* **WHAT IS EXPECTED**: Collect each line of the records containing the string "pieces".

▬▬▬▬▬▬▬▬▬▬

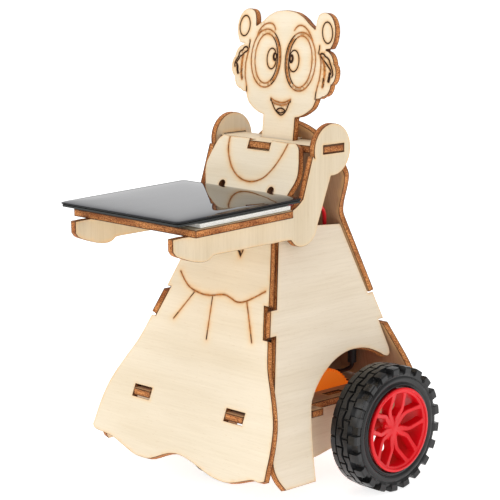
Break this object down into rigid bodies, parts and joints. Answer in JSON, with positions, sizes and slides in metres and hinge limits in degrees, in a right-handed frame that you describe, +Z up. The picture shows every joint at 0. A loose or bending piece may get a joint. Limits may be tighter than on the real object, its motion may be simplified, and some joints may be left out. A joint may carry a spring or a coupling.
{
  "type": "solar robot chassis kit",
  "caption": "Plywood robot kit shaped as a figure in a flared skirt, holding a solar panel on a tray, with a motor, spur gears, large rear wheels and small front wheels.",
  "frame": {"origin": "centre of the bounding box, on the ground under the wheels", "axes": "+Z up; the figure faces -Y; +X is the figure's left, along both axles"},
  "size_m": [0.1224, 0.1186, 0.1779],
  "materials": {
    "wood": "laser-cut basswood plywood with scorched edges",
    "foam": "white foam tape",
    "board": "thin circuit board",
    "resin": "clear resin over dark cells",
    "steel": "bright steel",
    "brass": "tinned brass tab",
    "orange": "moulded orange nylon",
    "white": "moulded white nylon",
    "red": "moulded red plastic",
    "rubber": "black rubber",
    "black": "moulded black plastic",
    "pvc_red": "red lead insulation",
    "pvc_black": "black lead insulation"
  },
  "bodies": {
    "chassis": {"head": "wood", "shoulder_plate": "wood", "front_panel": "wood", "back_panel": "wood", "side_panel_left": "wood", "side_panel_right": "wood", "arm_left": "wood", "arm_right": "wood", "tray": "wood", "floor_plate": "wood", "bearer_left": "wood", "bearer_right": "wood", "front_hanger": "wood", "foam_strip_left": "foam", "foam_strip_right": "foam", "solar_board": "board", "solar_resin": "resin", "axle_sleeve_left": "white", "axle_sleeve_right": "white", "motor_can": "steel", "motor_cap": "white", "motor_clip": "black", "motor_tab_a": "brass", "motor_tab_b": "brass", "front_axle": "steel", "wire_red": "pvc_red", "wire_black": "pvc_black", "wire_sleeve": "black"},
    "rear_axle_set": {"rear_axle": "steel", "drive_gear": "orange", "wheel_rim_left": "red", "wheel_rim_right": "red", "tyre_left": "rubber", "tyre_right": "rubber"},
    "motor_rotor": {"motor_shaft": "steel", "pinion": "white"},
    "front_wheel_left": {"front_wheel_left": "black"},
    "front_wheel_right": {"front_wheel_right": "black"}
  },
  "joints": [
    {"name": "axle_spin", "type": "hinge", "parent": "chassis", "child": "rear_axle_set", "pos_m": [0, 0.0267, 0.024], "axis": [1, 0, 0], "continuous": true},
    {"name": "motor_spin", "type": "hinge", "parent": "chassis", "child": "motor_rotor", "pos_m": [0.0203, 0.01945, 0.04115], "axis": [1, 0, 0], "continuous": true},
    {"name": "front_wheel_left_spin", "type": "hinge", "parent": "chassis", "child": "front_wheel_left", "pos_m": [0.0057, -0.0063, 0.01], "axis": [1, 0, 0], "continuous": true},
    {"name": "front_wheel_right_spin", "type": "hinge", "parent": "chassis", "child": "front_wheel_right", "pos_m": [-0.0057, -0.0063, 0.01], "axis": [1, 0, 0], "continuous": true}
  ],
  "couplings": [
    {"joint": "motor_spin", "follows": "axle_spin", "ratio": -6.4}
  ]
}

▬▬▬▬▬▬▬▬▬▬

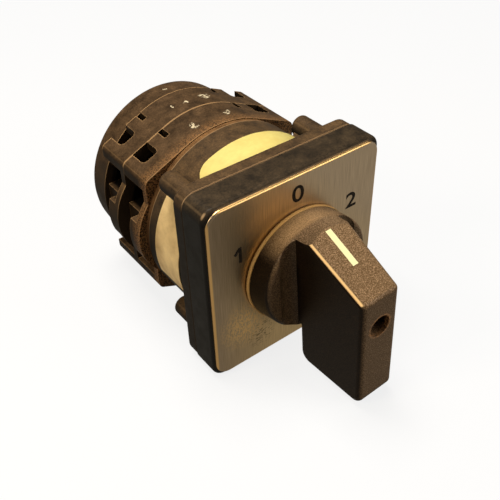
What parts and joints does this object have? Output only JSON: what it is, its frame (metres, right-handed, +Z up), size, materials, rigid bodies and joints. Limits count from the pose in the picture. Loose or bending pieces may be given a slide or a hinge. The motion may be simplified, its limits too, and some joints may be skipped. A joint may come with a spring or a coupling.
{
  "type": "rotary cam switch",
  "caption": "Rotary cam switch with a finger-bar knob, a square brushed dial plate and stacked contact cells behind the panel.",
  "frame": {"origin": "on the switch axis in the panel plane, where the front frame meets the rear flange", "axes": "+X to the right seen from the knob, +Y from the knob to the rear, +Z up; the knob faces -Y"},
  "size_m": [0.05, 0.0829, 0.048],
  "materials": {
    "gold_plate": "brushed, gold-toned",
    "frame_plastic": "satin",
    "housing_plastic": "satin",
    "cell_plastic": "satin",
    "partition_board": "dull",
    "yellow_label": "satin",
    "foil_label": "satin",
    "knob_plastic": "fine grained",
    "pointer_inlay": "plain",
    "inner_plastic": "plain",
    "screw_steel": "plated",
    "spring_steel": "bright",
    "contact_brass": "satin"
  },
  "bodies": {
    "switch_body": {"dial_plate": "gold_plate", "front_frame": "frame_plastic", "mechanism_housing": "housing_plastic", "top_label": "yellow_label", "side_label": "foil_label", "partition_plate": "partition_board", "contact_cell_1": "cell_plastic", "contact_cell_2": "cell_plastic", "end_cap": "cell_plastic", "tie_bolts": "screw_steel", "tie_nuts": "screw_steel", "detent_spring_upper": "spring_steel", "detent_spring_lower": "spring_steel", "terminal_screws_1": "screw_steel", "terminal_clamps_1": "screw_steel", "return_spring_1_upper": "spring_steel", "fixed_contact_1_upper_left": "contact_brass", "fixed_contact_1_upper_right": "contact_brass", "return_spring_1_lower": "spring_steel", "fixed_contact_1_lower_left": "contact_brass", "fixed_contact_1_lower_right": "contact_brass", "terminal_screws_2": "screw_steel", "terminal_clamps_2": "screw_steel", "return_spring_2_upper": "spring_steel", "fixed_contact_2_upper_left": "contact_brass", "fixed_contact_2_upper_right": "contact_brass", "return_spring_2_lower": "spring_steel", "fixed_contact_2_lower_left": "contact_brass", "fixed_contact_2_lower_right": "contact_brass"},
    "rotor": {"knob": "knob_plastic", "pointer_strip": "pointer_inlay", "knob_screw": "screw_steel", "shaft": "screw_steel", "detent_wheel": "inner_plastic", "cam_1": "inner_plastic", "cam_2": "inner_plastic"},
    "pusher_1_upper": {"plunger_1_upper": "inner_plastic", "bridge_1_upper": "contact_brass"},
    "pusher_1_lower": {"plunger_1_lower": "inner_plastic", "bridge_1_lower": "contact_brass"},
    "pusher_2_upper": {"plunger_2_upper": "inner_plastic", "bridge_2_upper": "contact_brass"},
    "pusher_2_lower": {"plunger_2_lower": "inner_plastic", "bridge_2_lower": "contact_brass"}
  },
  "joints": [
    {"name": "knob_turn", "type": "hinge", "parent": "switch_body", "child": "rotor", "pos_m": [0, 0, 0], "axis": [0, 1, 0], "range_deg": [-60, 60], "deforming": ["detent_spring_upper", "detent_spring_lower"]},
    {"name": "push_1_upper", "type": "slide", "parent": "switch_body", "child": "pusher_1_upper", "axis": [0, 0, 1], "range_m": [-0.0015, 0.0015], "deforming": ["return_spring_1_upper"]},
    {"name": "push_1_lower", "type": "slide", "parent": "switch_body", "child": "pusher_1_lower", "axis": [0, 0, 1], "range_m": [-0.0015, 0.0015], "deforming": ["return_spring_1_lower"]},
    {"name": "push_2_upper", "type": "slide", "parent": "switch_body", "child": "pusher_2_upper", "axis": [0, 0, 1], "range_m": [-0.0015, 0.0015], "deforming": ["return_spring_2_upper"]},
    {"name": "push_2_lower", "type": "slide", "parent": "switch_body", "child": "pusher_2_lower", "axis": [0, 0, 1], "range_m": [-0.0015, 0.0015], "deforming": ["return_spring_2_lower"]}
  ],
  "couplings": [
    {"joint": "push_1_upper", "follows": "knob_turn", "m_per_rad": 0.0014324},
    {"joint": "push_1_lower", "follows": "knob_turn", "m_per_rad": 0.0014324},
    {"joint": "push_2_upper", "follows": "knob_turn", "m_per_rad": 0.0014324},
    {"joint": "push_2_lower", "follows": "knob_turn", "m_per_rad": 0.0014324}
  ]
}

▬▬▬▬▬▬▬▬▬▬

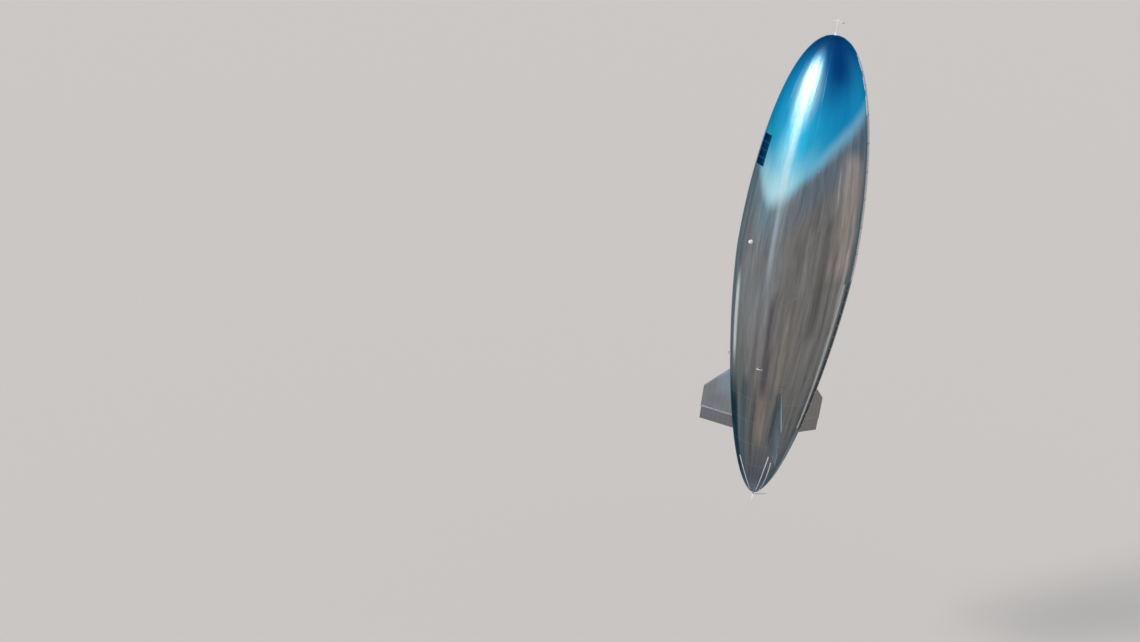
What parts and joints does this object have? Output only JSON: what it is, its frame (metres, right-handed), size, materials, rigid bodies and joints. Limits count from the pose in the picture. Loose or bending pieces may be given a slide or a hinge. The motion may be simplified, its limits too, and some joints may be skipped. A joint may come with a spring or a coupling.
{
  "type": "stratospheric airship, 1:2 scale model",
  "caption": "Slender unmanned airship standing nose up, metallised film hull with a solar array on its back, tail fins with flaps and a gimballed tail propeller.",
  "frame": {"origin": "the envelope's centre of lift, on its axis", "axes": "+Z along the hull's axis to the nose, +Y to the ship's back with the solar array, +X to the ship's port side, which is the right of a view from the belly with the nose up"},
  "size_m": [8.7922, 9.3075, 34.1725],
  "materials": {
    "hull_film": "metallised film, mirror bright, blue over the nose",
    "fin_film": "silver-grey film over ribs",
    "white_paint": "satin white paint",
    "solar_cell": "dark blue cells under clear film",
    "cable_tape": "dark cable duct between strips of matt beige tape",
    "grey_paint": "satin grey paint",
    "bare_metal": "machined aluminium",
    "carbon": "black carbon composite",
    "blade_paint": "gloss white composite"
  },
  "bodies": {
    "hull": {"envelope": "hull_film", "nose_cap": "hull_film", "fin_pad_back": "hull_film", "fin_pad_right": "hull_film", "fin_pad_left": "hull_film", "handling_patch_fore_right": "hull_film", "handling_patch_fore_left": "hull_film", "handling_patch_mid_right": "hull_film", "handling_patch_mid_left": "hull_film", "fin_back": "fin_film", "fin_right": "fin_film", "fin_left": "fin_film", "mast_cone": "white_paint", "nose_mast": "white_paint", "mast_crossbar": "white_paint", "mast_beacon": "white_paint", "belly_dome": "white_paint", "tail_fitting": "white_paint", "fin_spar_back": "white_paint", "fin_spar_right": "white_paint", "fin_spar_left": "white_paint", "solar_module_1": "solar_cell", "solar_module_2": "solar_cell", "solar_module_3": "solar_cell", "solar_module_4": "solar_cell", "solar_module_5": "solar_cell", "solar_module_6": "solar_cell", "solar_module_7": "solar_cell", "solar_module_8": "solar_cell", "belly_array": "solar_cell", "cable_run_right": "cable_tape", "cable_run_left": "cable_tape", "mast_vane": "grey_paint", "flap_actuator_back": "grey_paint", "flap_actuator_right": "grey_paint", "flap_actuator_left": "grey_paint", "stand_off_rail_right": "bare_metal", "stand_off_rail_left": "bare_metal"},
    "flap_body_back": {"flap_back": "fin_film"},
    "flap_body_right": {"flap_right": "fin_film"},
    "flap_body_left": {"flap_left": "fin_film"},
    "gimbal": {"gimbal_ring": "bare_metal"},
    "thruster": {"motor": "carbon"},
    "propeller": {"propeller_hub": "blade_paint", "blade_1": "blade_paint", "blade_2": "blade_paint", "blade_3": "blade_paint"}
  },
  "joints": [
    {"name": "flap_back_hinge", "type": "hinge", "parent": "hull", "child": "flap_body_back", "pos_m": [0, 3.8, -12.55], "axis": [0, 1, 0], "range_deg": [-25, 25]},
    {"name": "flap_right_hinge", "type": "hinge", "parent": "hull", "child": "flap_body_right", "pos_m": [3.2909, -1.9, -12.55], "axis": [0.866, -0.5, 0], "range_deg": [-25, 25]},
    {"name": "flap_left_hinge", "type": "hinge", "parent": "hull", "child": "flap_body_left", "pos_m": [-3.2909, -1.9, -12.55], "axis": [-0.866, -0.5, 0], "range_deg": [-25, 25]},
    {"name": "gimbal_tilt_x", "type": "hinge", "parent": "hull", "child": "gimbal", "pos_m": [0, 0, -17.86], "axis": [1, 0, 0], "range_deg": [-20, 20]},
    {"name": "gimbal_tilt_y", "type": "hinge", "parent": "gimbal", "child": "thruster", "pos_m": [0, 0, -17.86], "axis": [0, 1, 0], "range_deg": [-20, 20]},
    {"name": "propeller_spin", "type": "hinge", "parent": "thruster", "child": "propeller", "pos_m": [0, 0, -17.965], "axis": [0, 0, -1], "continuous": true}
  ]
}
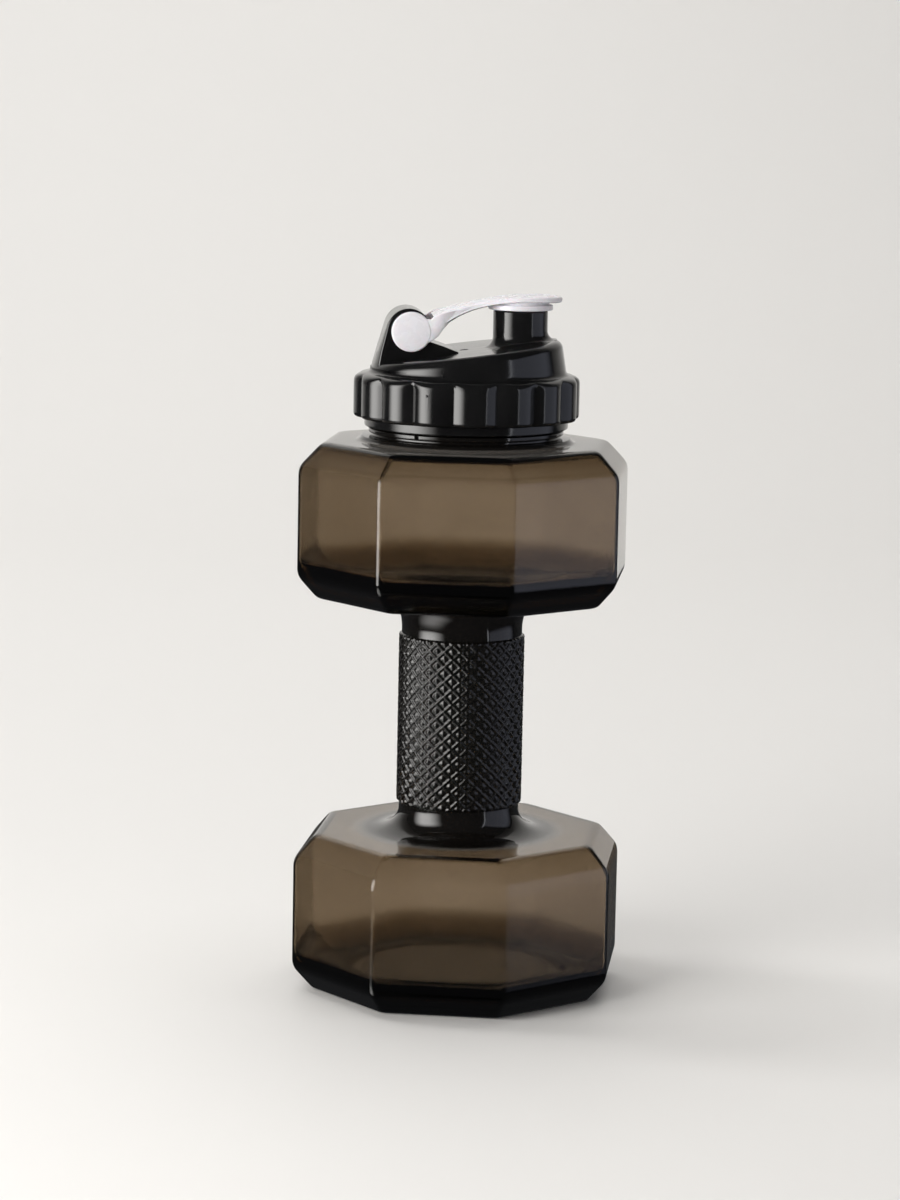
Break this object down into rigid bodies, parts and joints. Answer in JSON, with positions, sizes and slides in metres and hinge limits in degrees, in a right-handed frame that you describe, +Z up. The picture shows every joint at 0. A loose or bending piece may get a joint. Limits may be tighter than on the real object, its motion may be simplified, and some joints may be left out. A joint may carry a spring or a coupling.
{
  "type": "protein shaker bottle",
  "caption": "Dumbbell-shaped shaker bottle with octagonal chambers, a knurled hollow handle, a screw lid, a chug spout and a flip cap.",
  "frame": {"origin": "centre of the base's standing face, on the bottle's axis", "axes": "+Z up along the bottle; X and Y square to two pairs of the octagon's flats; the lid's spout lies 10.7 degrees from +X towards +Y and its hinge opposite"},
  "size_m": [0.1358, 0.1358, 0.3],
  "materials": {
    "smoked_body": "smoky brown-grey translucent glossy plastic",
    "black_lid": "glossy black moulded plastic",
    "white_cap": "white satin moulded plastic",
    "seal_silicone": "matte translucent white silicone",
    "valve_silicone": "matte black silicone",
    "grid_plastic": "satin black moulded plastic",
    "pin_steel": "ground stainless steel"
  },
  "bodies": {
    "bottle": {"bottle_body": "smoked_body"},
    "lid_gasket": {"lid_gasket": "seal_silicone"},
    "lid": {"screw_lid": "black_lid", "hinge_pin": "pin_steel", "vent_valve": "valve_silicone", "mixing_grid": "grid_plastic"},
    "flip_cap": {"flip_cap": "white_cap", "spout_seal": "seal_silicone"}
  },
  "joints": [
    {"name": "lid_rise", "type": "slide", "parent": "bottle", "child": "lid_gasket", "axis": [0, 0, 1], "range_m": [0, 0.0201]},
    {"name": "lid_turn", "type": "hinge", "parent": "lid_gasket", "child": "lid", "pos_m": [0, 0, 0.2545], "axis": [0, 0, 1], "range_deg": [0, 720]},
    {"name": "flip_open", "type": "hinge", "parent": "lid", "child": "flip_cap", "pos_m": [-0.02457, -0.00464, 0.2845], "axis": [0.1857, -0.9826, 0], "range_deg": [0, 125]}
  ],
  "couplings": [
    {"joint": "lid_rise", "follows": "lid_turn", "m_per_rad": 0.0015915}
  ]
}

▬▬▬▬▬▬▬▬▬▬

* **EXERCISE OUTPUT**:
What parts and joints does this object have? Output only JSON: what it is, its frame (metres, right-handed, +Z up), size, materials, rigid bodies and joints. Limits count from the pose in the picture. Loose or bending pieces may be given a slide or a hinge. The motion may be simplified, its limits too, and some joints may be skipped. A joint may come with a spring or a coupling.
What parts and joints does this object have? Output only JSON: what it is, its frame (metres, right-handed), size, materials, rigid bodies and joints. Limits count from the pose in the picture. Loose or bending pieces may be given a slide or a hinge. The motion may be simplified, its limits too, and some joints may be skipped. A joint may come with a spring or a coupling.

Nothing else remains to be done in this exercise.